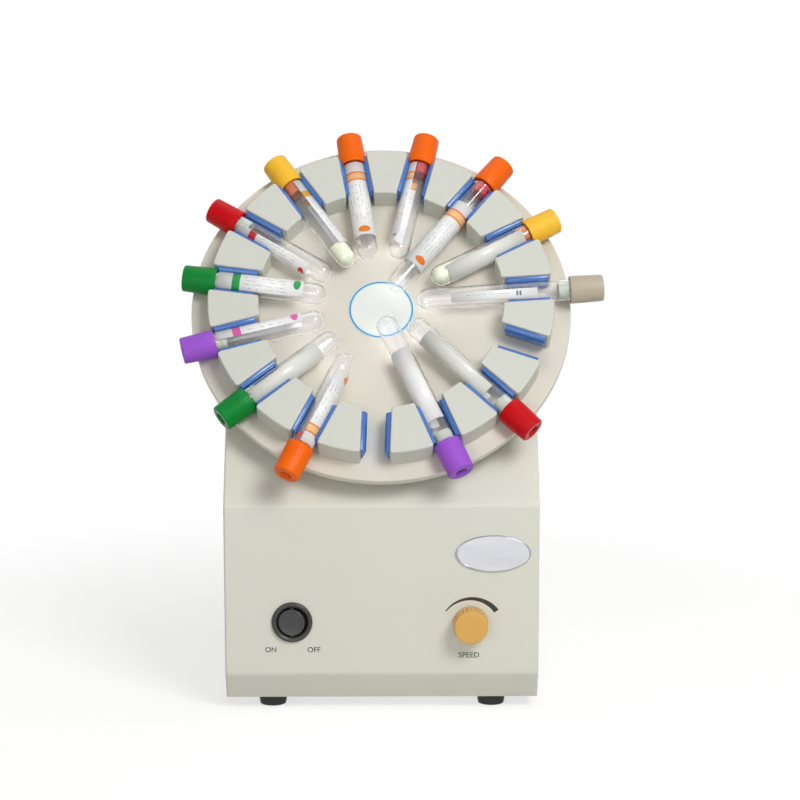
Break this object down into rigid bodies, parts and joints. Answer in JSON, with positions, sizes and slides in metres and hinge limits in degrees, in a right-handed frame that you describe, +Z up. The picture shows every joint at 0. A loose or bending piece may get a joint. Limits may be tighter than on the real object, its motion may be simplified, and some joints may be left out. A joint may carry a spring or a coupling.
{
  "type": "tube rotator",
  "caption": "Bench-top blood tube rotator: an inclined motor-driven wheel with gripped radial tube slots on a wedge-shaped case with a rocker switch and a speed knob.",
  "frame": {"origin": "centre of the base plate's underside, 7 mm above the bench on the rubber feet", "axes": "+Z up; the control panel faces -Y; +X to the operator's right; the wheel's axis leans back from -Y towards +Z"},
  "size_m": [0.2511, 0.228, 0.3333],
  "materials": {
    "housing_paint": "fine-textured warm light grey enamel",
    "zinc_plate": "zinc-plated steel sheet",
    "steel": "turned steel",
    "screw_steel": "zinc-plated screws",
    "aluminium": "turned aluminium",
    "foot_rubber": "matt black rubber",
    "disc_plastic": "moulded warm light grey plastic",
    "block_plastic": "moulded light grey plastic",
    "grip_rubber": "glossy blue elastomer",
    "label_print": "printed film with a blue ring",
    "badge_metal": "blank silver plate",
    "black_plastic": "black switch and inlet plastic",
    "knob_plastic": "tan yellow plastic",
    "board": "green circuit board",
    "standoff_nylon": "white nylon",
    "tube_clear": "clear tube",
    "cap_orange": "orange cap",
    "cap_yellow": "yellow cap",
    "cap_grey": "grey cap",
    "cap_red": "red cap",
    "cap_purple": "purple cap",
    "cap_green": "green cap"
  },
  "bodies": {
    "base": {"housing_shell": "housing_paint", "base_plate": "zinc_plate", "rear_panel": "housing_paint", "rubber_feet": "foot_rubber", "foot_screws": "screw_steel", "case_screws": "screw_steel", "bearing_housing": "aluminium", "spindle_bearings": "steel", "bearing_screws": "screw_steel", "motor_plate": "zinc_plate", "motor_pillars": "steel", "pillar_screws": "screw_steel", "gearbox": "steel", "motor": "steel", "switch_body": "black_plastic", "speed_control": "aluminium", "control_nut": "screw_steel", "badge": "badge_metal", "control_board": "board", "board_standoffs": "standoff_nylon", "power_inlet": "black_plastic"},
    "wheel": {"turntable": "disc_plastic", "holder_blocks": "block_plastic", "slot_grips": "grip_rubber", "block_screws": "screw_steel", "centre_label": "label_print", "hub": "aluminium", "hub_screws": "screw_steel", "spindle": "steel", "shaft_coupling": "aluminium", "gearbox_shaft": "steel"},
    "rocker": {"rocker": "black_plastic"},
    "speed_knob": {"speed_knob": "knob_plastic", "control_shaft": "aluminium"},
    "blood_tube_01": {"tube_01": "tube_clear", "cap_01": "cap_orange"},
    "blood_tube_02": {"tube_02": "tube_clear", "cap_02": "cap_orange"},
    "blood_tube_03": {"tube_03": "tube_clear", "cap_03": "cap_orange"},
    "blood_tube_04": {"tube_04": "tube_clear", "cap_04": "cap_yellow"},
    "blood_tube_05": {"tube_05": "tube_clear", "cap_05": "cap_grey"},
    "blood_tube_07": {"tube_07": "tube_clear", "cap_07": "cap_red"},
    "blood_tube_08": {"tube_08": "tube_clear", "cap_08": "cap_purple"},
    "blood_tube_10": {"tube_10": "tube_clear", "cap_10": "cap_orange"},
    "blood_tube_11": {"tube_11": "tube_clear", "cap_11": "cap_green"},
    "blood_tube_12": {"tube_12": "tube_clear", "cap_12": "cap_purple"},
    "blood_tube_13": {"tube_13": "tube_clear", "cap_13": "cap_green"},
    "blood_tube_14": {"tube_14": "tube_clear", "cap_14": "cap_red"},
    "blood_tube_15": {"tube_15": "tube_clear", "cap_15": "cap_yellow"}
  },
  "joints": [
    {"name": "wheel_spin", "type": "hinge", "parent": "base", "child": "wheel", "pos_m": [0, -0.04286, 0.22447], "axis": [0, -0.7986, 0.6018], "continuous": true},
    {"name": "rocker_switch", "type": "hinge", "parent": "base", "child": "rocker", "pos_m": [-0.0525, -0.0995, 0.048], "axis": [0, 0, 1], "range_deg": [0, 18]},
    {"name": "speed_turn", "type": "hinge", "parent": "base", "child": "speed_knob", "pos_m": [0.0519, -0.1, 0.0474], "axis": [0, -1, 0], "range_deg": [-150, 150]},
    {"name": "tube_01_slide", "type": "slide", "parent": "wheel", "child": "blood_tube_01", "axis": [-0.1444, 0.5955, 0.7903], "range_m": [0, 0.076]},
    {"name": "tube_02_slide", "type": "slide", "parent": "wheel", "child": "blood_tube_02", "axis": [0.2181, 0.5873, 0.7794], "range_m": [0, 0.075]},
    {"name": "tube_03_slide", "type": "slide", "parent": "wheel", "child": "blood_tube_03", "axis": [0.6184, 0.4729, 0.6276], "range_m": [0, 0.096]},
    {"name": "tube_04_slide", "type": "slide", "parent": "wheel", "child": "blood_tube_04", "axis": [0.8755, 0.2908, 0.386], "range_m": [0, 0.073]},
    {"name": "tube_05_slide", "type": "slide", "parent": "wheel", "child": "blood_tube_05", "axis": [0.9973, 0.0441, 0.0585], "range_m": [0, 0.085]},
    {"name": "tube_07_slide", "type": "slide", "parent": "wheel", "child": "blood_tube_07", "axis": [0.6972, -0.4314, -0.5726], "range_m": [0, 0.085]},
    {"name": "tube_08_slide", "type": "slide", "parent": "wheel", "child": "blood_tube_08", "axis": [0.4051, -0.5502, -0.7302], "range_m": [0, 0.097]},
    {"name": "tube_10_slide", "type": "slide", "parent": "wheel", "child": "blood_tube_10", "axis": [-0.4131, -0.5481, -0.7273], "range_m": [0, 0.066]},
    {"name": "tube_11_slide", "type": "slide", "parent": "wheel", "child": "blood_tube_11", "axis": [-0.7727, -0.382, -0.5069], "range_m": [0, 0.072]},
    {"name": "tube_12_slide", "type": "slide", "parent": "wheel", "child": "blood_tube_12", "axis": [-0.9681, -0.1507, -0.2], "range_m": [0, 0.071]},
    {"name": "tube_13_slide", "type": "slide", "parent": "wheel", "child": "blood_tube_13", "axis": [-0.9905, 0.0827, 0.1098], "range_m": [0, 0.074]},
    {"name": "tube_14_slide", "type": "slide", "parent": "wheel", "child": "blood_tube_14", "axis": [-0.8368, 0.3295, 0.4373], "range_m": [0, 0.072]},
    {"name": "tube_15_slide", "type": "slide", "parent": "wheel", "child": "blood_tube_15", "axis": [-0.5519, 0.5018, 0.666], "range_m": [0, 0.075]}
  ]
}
==============================
= EXERCISE AIM =
Every line above should be printed again exactly as it stands.

= RESULT OF THE TASK =
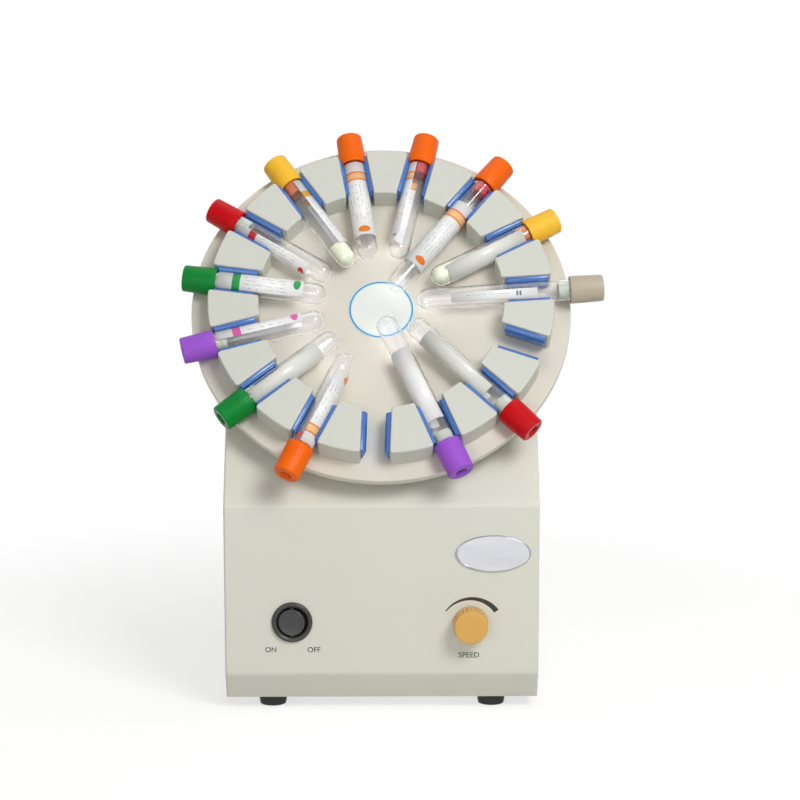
Break this object down into rigid bodies, parts and joints. Answer in JSON, with positions, sizes and slides in metres and hinge limits in degrees, in a right-handed frame that you describe, +Z up. The picture shows every joint at 0. A loose or bending piece may get a joint. Limits may be tighter than on the real object, its motion may be simplified, and some joints may be left out. A joint may carry a spring or a coupling.
{
  "type": "tube rotator",
  "caption": "Bench-top blood tube rotator: an inclined motor-driven wheel with gripped radial tube slots on a wedge-shaped case with a rocker switch and a speed knob.",
  "frame": {"origin": "centre of the base plate's underside, 7 mm above the bench on the rubber feet", "axes": "+Z up; the control panel faces -Y; +X to the operator's right; the wheel's axis leans back from -Y towards +Z"},
  "size_m": [0.2511, 0.228, 0.3333],
  "materials": {
    "housing_paint": "fine-textured warm light grey enamel",
    "zinc_plate": "zinc-plated steel sheet",
    "steel": "turned steel",
    "screw_steel": "zinc-plated screws",
    "aluminium": "turned aluminium",
    "foot_rubber": "matt black rubber",
    "disc_plastic": "moulded warm light grey plastic",
    "block_plastic": "moulded light grey plastic",
    "grip_rubber": "glossy blue elastomer",
    "label_print": "printed film with a blue ring",
    "badge_metal": "blank silver plate",
    "black_plastic": "black switch and inlet plastic",
    "knob_plastic": "tan yellow plastic",
    "board": "green circuit board",
    "standoff_nylon": "white nylon",
    "tube_clear": "clear tube",
    "cap_orange": "orange cap",
    "cap_yellow": "yellow cap",
    "cap_grey": "grey cap",
    "cap_red": "red cap",
    "cap_purple": "purple cap",
    "cap_green": "green cap"
  },
  "bodies": {
    "base": {"housing_shell": "housing_paint", "base_plate": "zinc_plate", "rear_panel": "housing_paint", "rubber_feet": "foot_rubber", "foot_screws": "screw_steel", "case_screws": "screw_steel", "bearing_housing": "aluminium", "spindle_bearings": "steel", "bearing_screws": "screw_steel", "motor_plate": "zinc_plate", "motor_pillars": "steel", "pillar_screws": "screw_steel", "gearbox": "steel", "motor": "steel", "switch_body": "black_plastic", "speed_control": "aluminium", "control_nut": "screw_steel", "badge": "badge_metal", "control_board": "board", "board_standoffs": "standoff_nylon", "power_inlet": "black_plastic"},
    "wheel": {"turntable": "disc_plastic", "holder_blocks": "block_plastic", "slot_grips": "grip_rubber", "block_screws": "screw_steel", "centre_label": "label_print", "hub": "aluminium", "hub_screws": "screw_steel", "spindle": "steel", "shaft_coupling": "aluminium", "gearbox_shaft": "steel"},
    "rocker": {"rocker": "black_plastic"},
    "speed_knob": {"speed_knob": "knob_plastic", "control_shaft": "aluminium"},
    "blood_tube_01": {"tube_01": "tube_clear", "cap_01": "cap_orange"},
    "blood_tube_02": {"tube_02": "tube_clear", "cap_02": "cap_orange"},
    "blood_tube_03": {"tube_03": "tube_clear", "cap_03": "cap_orange"},
    "blood_tube_04": {"tube_04": "tube_clear", "cap_04": "cap_yellow"},
    "blood_tube_05": {"tube_05": "tube_clear", "cap_05": "cap_grey"},
    "blood_tube_07": {"tube_07": "tube_clear", "cap_07": "cap_red"},
    "blood_tube_08": {"tube_08": "tube_clear", "cap_08": "cap_purple"},
    "blood_tube_10": {"tube_10": "tube_clear", "cap_10": "cap_orange"},
    "blood_tube_11": {"tube_11": "tube_clear", "cap_11": "cap_green"},
    "blood_tube_12": {"tube_12": "tube_clear", "cap_12": "cap_purple"},
    "blood_tube_13": {"tube_13": "tube_clear", "cap_13": "cap_green"},
    "blood_tube_14": {"tube_14": "tube_clear", "cap_14": "cap_red"},
    "blood_tube_15": {"tube_15": "tube_clear", "cap_15": "cap_yellow"}
  },
  "joints": [
    {"name": "wheel_spin", "type": "hinge", "parent": "base", "child": "wheel", "pos_m": [0, -0.04286, 0.22447], "axis": [0, -0.7986, 0.6018], "continuous": true},
    {"name": "rocker_switch", "type": "hinge", "parent": "base", "child": "rocker", "pos_m": [-0.0525, -0.0995, 0.048], "axis": [0, 0, 1], "range_deg": [0, 18]},
    {"name": "speed_turn", "type": "hinge", "parent": "base", "child": "speed_knob", "pos_m": [0.0519, -0.1, 0.0474], "axis": [0, -1, 0], "range_deg": [-150, 150]},
    {"name": "tube_01_slide", "type": "slide", "parent": "wheel", "child": "blood_tube_01", "axis": [-0.1444, 0.5955, 0.7903], "range_m": [0, 0.076]},
    {"name": "tube_02_slide", "type": "slide", "parent": "wheel", "child": "blood_tube_02", "axis": [0.2181, 0.5873, 0.7794], "range_m": [0, 0.075]},
    {"name": "tube_03_slide", "type": "slide", "parent": "wheel", "child": "blood_tube_03", "axis": [0.6184, 0.4729, 0.6276], "range_m": [0, 0.096]},
    {"name": "tube_04_slide", "type": "slide", "parent": "wheel", "child": "blood_tube_04", "axis": [0.8755, 0.2908, 0.386], "range_m": [0, 0.073]},
    {"name": "tube_05_slide", "type": "slide", "parent": "wheel", "child": "blood_tube_05", "axis": [0.9973, 0.0441, 0.0585], "range_m": [0, 0.085]},
    {"name": "tube_07_slide", "type": "slide", "parent": "wheel", "child": "blood_tube_07", "axis": [0.6972, -0.4314, -0.5726], "range_m": [0, 0.085]},
    {"name": "tube_08_slide", "type": "slide", "parent": "wheel", "child": "blood_tube_08", "axis": [0.4051, -0.5502, -0.7302], "range_m": [0, 0.097]},
    {"name": "tube_10_slide", "type": "slide", "parent": "wheel", "child": "blood_tube_10", "axis": [-0.4131, -0.5481, -0.7273], "range_m": [0, 0.066]},
    {"name": "tube_11_slide", "type": "slide", "parent": "wheel", "child": "blood_tube_11", "axis": [-0.7727, -0.382, -0.5069], "range_m": [0, 0.072]},
    {"name": "tube_12_slide", "type": "slide", "parent": "wheel", "child": "blood_tube_12", "axis": [-0.9681, -0.1507, -0.2], "range_m": [0, 0.071]},
    {"name": "tube_13_slide", "type": "slide", "parent": "wheel", "child": "blood_tube_13", "axis": [-0.9905, 0.0827, 0.1098], "range_m": [0, 0.074]},
    {"name": "tube_14_slide", "type": "slide", "parent": "wheel", "child": "blood_tube_14", "axis": [-0.8368, 0.3295, 0.4373], "range_m": [0, 0.072]},
    {"name": "tube_15_slide", "type": "slide", "parent": "wheel", "child": "blood_tube_15", "axis": [-0.5519, 0.5018, 0.666], "range_m": [0, 0.075]}
  ]
}